Worse the people became poorer and merely watched helplessly as
the foreign multinationals and their Nigerian marionettes reaped
bountifully from the oil resources in their backyards. The continued
exploitation became revolting to the people and later threw up a
Moses, the late Isaac Boroh who galvanised his people for liberation
with a clarion call for a Niger Delta Republic. Although Boroh’s
forces collapsed under superior fire power of the federal forces,
his ideas has continued to germinate in the region. His Izon kith
and kin have taken a cue from there by giving birth to Egbesu and
also dusted up the Niger Delta Volunteer Force, as part of the processes
to rekindle their resistance to the move to condemn their people
to prolonged savagery. The people are resolved to give everything
including their lives to this struggle.
The recent
mayhem at Odi on the orders of President Olusegun Obasanjo reinforces
this feeling. Alamieyeseigha is obviously conscious of the aspiration
of his people and has along with other governors in the South south
been championing the need for his people to control their resources.

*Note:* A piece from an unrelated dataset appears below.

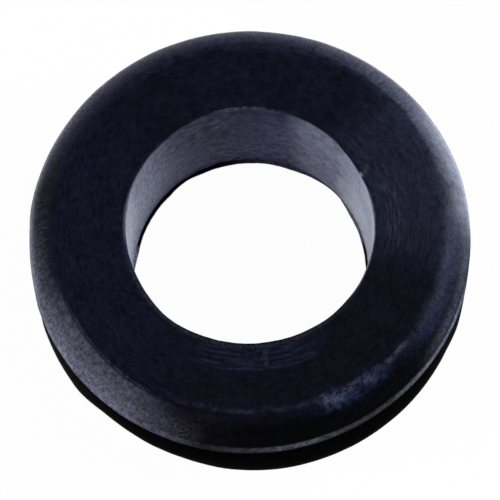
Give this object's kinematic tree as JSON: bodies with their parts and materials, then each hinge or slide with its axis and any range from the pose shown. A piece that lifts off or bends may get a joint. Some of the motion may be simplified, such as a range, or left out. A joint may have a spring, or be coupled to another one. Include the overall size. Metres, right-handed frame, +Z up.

But recent allegations of financial impropriety involving billions
of Naira which has pitched the Bayelsa governor and Speaker is hardly
anything to cheer. In fact Alamieyesiegha holds his people and the
country an explanation on the weight of allegations of financial
wrong doing published in last week’s edition of The Source magazine.
What is perhaps a cause for worry is the resort to bombing of the
House of Assembly by persons said to acting at the instance of the
governor in order to scuttle the impeachment moves against Alamiesieyegha.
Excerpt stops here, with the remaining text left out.